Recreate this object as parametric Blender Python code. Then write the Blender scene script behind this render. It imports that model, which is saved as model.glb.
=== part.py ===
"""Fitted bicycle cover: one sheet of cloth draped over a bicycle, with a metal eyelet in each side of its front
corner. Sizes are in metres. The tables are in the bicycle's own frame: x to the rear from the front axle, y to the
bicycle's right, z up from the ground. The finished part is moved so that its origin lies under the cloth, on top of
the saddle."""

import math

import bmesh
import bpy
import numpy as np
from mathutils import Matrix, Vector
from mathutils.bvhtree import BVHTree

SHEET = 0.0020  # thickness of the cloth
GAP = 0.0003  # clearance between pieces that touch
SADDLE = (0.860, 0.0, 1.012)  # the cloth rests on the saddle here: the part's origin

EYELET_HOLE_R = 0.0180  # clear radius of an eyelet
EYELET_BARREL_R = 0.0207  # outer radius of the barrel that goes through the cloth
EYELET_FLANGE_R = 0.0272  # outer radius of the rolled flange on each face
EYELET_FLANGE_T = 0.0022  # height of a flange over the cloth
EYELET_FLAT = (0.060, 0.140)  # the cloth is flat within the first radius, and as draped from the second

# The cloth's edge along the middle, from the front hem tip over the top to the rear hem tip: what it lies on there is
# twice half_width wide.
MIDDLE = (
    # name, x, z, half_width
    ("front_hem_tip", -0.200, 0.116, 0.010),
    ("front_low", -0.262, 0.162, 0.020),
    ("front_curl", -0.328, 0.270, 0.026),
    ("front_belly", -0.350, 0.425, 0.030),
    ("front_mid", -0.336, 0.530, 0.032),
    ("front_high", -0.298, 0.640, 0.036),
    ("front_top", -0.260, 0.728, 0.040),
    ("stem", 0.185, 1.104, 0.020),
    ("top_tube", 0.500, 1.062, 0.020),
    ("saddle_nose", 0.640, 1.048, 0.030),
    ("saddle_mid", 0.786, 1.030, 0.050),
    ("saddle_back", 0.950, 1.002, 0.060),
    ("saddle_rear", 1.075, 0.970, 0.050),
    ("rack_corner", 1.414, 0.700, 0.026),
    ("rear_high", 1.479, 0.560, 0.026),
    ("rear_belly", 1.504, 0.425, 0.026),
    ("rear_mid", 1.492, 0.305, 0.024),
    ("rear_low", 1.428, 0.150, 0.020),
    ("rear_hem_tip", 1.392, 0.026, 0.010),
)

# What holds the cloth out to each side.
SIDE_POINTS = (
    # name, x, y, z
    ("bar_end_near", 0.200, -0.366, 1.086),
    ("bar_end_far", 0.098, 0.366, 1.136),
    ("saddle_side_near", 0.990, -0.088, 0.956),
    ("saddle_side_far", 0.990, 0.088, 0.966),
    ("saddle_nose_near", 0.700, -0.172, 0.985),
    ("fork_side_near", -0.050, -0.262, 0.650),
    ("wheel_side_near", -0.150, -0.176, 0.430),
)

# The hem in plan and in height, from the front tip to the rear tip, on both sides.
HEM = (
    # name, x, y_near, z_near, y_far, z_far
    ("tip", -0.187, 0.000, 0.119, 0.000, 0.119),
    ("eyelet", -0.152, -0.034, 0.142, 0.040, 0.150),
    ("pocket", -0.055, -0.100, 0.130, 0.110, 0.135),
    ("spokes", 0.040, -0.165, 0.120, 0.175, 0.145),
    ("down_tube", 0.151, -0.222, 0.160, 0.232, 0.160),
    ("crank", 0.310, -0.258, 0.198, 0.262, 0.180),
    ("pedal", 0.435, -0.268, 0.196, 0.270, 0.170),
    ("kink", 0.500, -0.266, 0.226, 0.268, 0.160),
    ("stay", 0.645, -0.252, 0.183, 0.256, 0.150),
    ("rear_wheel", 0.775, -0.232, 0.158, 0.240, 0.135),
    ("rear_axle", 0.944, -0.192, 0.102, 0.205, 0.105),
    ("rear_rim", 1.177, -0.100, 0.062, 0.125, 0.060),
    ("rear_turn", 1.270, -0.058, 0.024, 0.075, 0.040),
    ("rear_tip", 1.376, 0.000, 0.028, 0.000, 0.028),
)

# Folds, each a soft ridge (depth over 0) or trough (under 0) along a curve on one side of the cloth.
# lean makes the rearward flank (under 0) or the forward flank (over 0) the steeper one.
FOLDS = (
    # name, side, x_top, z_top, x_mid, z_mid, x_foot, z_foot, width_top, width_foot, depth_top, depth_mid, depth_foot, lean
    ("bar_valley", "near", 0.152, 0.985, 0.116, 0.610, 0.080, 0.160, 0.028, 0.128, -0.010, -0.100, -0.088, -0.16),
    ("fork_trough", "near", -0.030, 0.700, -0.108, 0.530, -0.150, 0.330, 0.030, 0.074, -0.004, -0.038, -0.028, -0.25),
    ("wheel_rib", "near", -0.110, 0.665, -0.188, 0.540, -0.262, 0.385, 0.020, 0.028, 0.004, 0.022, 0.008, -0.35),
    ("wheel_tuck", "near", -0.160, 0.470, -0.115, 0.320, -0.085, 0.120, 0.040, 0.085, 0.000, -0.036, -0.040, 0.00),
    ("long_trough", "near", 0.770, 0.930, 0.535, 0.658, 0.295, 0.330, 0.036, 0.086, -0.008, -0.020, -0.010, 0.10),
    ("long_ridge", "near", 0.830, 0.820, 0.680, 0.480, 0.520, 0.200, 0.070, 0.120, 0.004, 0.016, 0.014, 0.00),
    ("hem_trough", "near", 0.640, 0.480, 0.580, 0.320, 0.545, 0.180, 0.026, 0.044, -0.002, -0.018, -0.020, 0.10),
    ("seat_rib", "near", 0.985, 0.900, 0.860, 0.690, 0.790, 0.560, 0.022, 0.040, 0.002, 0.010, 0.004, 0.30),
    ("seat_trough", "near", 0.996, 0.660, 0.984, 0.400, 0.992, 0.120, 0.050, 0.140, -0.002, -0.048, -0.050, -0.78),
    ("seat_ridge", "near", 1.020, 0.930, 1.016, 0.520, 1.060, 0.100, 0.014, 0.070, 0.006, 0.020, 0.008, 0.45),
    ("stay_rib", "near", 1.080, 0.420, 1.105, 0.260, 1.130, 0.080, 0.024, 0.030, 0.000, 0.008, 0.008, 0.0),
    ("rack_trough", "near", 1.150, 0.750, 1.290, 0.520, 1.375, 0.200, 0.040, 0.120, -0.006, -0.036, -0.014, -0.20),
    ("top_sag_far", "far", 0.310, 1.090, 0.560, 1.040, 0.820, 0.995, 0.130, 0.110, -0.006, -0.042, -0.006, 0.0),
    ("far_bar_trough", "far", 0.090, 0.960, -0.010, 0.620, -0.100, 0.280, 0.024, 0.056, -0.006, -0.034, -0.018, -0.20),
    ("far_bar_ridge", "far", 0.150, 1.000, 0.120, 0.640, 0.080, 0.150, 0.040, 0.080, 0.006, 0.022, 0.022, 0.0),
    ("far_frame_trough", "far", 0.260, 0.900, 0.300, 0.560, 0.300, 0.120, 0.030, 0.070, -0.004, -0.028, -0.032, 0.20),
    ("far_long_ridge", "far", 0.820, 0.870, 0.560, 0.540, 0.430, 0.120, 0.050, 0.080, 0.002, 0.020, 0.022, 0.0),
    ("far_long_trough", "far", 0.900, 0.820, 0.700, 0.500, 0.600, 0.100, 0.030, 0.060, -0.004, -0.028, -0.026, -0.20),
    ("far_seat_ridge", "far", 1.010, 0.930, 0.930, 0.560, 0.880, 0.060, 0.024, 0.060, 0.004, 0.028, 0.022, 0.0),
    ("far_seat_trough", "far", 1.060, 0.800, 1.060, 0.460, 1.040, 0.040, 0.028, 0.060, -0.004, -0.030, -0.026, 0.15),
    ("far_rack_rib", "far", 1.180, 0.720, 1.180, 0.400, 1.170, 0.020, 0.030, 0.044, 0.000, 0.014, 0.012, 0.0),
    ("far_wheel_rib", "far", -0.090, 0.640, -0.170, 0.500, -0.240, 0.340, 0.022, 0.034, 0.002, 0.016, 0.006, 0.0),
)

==

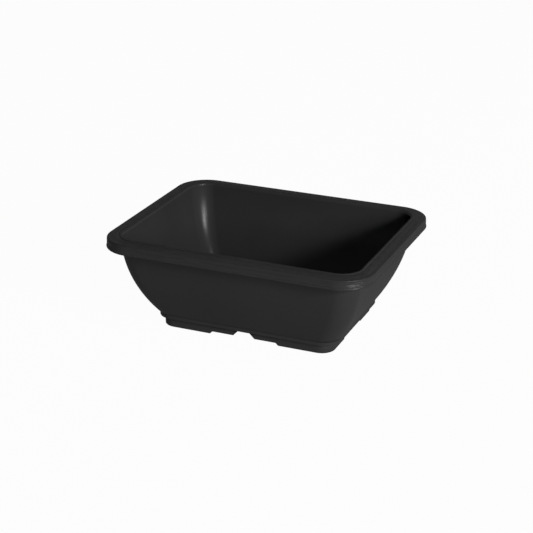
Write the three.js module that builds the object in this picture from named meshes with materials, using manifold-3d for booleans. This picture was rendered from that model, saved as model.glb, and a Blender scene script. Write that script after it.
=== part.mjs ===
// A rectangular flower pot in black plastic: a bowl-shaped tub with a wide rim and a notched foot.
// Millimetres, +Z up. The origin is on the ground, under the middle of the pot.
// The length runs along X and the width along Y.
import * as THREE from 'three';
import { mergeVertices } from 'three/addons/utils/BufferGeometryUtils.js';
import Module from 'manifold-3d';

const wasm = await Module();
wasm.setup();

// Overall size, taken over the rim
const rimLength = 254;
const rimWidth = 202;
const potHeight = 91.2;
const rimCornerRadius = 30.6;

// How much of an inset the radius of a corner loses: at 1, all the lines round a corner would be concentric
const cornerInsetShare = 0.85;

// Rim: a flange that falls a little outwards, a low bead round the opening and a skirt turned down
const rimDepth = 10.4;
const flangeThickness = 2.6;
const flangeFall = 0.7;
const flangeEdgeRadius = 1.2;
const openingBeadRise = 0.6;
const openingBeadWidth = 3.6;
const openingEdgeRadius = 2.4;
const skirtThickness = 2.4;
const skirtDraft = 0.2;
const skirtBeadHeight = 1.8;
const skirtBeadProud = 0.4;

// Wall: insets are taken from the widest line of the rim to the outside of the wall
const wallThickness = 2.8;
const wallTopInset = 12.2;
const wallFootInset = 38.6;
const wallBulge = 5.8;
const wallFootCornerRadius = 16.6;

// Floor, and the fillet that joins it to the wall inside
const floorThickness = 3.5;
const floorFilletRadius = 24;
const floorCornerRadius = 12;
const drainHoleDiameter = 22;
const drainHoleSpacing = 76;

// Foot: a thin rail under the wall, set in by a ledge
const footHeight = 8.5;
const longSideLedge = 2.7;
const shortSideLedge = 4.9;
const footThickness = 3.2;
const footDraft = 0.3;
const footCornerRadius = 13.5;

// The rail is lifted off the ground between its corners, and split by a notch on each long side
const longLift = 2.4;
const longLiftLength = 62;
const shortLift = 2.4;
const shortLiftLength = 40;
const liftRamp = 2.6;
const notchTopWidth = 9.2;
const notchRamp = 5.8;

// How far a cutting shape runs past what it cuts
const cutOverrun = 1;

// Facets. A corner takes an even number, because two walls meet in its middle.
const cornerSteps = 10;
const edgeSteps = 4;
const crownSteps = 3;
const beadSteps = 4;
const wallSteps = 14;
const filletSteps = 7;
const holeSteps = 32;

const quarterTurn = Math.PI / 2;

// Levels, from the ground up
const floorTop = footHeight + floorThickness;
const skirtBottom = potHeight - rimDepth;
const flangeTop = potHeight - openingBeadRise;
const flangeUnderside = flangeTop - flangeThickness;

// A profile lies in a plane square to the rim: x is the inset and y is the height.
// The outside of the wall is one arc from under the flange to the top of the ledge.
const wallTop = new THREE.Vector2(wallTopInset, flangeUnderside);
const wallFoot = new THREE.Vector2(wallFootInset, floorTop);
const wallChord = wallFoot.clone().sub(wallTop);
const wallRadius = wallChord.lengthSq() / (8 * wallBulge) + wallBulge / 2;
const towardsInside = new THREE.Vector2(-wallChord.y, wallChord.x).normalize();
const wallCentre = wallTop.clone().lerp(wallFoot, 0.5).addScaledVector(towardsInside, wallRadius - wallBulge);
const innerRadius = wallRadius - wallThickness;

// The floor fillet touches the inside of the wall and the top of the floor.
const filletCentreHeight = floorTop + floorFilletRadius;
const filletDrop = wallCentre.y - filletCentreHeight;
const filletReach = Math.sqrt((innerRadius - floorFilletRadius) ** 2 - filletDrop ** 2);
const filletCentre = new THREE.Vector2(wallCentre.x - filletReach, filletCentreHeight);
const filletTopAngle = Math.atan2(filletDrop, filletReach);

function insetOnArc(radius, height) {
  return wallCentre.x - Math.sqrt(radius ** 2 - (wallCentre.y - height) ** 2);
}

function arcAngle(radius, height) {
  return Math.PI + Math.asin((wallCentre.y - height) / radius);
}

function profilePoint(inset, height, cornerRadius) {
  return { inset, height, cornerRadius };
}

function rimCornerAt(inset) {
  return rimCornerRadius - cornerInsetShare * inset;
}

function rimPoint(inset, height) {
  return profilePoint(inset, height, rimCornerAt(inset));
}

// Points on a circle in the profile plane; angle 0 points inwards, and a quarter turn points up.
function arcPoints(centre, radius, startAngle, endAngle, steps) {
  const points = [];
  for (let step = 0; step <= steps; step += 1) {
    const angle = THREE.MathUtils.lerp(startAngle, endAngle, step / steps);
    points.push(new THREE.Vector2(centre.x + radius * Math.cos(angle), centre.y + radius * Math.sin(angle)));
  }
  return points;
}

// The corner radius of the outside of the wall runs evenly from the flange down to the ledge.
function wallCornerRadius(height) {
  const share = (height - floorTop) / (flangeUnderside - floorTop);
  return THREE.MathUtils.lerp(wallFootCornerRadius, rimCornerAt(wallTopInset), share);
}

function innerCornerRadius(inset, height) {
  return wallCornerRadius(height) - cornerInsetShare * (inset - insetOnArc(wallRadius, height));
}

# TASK
Starting at the line that contains "Write the three.js", repeat each line exactly, and stop after the line that contains "const cornerInsetShare = 0.85;".

# SOLUTION TO THIS TASK
Write the three.js module that builds the object in this picture from named meshes with materials, using manifold-3d for booleans. This picture was rendered from that model, saved as model.glb, and a Blender scene script. Write that script after it.
=== part.mjs ===
// A rectangular flower pot in black plastic: a bowl-shaped tub with a wide rim and a notched foot.
// Millimetres, +Z up. The origin is on the ground, under the middle of the pot.
// The length runs along X and the width along Y.
import * as THREE from 'three';
import { mergeVertices } from 'three/addons/utils/BufferGeometryUtils.js';
import Module from 'manifold-3d';

const wasm = await Module();
wasm.setup();

// Overall size, taken over the rim
const rimLength = 254;
const rimWidth = 202;
const potHeight = 91.2;
const rimCornerRadius = 30.6;

// How much of an inset the radius of a corner loses: at 1, all the lines round a corner would be concentric
const cornerInsetShare = 0.85;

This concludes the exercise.